= WRITTEN REQUEST =
Set down exactly the lines running from the line with "imported = [obj" to the end of the listing below, both ends included.

= GIVEN DATA =
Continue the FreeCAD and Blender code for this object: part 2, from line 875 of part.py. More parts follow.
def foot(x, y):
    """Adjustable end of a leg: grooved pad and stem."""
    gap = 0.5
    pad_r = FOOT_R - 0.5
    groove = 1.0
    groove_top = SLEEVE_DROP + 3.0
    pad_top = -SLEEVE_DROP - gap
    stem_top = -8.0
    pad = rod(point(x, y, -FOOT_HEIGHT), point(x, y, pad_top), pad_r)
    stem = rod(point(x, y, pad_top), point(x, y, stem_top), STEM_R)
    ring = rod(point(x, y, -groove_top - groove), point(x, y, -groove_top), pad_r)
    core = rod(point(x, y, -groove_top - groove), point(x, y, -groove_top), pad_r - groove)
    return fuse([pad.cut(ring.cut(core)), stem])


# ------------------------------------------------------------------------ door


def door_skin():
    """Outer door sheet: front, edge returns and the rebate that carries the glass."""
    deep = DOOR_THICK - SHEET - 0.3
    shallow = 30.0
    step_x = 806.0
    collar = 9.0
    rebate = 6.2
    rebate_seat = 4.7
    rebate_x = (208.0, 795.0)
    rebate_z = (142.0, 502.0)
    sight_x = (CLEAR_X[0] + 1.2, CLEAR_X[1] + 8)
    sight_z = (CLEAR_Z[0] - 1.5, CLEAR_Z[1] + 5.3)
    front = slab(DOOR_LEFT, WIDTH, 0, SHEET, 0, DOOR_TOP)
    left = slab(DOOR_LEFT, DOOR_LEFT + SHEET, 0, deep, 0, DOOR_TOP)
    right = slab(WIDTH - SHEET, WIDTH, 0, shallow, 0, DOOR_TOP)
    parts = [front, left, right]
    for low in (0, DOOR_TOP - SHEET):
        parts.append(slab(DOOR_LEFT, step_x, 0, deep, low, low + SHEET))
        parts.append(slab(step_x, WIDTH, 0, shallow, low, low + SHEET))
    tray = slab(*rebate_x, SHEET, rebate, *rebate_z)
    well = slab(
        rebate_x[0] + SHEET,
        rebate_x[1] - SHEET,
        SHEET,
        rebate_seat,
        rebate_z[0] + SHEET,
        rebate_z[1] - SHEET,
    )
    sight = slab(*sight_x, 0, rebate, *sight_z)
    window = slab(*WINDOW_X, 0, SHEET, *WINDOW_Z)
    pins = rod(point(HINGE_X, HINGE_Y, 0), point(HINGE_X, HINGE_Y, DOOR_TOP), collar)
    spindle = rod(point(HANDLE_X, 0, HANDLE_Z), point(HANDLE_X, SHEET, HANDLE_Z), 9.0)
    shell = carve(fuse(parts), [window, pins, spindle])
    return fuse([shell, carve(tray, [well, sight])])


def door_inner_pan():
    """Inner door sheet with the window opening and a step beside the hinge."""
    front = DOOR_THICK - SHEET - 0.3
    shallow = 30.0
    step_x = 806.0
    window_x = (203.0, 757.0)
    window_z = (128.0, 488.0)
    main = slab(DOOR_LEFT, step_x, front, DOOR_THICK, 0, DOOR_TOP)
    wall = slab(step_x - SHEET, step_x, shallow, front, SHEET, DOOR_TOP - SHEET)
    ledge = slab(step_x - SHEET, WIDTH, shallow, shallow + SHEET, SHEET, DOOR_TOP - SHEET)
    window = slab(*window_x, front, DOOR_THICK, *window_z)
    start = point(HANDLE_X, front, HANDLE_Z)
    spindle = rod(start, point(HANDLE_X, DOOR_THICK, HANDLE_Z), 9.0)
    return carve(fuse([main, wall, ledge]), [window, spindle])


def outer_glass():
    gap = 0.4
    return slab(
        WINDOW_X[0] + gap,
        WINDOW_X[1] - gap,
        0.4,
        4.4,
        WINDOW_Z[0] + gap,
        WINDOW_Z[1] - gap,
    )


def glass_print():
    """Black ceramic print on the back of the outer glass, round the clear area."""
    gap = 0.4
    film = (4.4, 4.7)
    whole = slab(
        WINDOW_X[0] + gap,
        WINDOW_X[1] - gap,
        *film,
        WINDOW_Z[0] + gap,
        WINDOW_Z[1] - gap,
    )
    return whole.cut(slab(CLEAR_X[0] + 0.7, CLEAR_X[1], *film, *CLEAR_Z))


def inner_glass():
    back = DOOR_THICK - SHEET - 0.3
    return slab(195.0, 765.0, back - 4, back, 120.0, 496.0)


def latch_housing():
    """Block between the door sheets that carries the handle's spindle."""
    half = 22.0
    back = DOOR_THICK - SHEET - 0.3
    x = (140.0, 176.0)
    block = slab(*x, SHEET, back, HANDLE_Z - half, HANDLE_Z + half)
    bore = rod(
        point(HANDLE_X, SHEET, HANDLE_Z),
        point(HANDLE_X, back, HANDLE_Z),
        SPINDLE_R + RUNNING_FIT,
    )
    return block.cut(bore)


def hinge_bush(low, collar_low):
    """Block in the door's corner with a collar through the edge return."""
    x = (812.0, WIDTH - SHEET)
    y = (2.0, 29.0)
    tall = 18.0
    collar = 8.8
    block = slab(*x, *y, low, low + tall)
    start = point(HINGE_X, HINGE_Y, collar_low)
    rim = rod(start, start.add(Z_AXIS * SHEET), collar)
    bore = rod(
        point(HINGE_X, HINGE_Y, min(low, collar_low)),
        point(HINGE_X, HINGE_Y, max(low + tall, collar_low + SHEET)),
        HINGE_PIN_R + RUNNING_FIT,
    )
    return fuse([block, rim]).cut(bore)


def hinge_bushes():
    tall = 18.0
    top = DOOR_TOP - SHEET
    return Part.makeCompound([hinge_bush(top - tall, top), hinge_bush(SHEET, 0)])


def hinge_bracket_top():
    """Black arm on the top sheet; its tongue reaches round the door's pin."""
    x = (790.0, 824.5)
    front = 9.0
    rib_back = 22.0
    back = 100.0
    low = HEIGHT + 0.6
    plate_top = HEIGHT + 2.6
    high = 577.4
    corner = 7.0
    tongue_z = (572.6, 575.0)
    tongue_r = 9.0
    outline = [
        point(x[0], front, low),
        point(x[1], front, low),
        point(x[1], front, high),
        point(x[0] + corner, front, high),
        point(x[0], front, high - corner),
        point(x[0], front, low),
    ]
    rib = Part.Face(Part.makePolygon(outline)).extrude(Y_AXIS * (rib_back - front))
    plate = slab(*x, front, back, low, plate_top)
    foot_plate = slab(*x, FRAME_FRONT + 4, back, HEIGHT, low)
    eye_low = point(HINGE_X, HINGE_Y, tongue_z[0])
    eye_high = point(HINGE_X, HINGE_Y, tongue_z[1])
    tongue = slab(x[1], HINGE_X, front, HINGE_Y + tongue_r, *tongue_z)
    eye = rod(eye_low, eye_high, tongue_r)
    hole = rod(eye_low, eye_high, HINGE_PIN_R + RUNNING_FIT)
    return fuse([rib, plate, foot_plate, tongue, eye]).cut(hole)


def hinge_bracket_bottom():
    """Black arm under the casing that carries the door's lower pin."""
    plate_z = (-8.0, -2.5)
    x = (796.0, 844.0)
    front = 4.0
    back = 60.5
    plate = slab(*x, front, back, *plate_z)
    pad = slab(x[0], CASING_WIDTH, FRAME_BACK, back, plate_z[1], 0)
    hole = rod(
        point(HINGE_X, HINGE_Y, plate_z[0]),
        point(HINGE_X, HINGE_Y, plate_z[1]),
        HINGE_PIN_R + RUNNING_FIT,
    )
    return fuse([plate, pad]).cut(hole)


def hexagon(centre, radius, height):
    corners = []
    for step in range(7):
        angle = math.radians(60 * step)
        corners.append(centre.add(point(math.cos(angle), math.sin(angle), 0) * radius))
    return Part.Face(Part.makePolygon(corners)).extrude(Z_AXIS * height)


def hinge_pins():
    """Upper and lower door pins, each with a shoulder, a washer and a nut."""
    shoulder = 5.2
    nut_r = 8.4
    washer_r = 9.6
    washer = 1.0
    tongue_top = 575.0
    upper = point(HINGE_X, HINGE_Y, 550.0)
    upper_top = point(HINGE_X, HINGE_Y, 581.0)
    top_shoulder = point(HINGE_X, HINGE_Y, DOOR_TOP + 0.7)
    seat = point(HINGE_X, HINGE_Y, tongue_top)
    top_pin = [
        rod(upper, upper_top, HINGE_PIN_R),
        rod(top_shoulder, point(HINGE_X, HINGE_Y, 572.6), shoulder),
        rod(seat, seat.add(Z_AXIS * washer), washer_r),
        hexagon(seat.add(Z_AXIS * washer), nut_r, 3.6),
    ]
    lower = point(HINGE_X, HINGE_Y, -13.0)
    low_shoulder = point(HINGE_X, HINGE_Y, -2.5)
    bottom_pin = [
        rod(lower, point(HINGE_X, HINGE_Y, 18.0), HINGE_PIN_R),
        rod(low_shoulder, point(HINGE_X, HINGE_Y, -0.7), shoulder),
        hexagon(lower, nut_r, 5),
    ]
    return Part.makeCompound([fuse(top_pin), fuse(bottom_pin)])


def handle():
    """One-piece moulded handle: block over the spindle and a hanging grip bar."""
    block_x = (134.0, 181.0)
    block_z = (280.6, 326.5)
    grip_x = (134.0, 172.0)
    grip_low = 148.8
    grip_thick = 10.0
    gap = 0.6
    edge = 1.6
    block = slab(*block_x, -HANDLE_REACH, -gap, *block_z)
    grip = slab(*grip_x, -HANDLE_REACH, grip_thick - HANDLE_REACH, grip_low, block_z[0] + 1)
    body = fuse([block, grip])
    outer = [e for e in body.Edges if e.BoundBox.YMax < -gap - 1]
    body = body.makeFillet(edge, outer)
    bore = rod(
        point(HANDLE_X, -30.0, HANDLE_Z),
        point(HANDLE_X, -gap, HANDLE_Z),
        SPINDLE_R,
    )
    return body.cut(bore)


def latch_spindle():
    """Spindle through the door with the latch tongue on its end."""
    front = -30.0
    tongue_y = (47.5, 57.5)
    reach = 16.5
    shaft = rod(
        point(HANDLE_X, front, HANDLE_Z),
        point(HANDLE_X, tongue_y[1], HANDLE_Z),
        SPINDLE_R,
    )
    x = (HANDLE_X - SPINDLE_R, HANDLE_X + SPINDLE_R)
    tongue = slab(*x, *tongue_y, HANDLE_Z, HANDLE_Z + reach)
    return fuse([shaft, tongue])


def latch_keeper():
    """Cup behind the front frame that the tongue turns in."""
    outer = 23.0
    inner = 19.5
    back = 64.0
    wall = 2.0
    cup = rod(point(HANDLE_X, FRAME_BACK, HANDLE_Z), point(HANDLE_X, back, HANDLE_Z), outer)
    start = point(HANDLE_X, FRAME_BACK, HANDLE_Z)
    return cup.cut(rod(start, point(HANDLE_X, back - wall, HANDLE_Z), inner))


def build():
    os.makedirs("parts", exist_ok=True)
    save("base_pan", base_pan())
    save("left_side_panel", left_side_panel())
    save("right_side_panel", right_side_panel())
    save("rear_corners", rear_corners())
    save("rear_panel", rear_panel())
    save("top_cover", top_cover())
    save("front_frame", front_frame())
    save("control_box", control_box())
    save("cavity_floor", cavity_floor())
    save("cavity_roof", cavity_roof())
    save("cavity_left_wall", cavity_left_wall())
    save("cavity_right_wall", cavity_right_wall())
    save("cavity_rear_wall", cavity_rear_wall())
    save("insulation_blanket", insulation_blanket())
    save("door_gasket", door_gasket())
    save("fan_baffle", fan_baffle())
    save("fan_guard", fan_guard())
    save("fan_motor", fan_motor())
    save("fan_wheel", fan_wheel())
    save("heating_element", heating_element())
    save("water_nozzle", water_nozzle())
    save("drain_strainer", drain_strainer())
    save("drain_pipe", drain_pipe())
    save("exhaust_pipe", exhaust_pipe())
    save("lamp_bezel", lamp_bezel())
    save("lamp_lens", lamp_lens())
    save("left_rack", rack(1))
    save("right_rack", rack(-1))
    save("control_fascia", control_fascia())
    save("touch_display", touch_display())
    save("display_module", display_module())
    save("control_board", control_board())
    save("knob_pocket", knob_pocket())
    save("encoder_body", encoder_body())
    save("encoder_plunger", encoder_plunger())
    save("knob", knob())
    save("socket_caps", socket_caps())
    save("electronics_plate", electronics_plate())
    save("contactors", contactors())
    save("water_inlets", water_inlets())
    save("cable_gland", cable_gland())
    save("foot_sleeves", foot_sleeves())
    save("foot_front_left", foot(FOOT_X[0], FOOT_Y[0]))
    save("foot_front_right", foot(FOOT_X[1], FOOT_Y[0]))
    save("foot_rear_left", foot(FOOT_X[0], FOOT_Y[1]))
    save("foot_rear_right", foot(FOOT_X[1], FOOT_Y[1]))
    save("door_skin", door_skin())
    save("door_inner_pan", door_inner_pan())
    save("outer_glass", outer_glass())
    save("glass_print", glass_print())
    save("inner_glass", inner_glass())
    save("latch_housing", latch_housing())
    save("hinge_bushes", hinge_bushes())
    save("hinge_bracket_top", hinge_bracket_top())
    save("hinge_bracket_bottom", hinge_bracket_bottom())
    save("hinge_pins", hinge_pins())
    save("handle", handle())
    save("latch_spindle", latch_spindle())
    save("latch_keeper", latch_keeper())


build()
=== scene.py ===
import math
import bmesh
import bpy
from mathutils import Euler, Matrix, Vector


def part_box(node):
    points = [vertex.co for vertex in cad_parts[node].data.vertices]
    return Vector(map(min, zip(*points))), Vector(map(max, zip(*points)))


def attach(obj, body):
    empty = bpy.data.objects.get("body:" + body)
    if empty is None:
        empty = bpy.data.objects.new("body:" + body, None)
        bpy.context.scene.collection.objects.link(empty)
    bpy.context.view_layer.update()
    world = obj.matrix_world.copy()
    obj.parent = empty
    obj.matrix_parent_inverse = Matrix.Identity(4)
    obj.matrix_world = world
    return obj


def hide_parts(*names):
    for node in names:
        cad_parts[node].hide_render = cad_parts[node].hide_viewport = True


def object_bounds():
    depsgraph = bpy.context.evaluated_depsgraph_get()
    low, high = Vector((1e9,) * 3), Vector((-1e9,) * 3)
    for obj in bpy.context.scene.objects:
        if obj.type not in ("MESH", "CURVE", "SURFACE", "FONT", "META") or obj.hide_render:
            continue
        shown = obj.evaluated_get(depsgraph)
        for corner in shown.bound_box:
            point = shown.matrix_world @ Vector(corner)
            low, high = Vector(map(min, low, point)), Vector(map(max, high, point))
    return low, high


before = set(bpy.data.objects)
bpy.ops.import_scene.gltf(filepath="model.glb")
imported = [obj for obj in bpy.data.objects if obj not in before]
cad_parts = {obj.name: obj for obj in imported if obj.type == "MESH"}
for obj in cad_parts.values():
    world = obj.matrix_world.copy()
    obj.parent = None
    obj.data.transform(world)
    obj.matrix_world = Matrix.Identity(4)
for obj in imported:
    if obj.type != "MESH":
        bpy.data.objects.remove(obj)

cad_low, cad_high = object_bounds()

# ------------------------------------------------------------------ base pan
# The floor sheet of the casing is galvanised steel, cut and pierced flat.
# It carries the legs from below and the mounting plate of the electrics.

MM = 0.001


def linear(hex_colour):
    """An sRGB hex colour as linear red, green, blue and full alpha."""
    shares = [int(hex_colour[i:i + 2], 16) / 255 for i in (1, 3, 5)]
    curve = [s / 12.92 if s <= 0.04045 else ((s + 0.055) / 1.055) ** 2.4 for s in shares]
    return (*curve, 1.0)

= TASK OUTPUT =
imported = [obj for obj in bpy.data.objects if obj not in before]
cad_parts = {obj.name: obj for obj in imported if obj.type == "MESH"}
for obj in cad_parts.values():
    world = obj.matrix_world.copy()
    obj.parent = None
    obj.data.transform(world)
    obj.matrix_world = Matrix.Identity(4)
for obj in imported:
    if obj.type != "MESH":
        bpy.data.objects.remove(obj)

cad_low, cad_high = object_bounds()

# ------------------------------------------------------------------ base pan
# The floor sheet of the casing is galvanised steel, cut and pierced flat.
# It carries the legs from below and the mounting plate of the electrics.

MM = 0.001


def linear(hex_colour):
    """An sRGB hex colour as linear red, green, blue and full alpha."""
    shares = [int(hex_colour[i:i + 2], 16) / 255 for i in (1, 3, 5)]
    curve = [s / 12.92 if s <= 0.04045 else ((s + 0.055) / 1.055) ** 2.4 for s in shares]
    return (*curve, 1.0)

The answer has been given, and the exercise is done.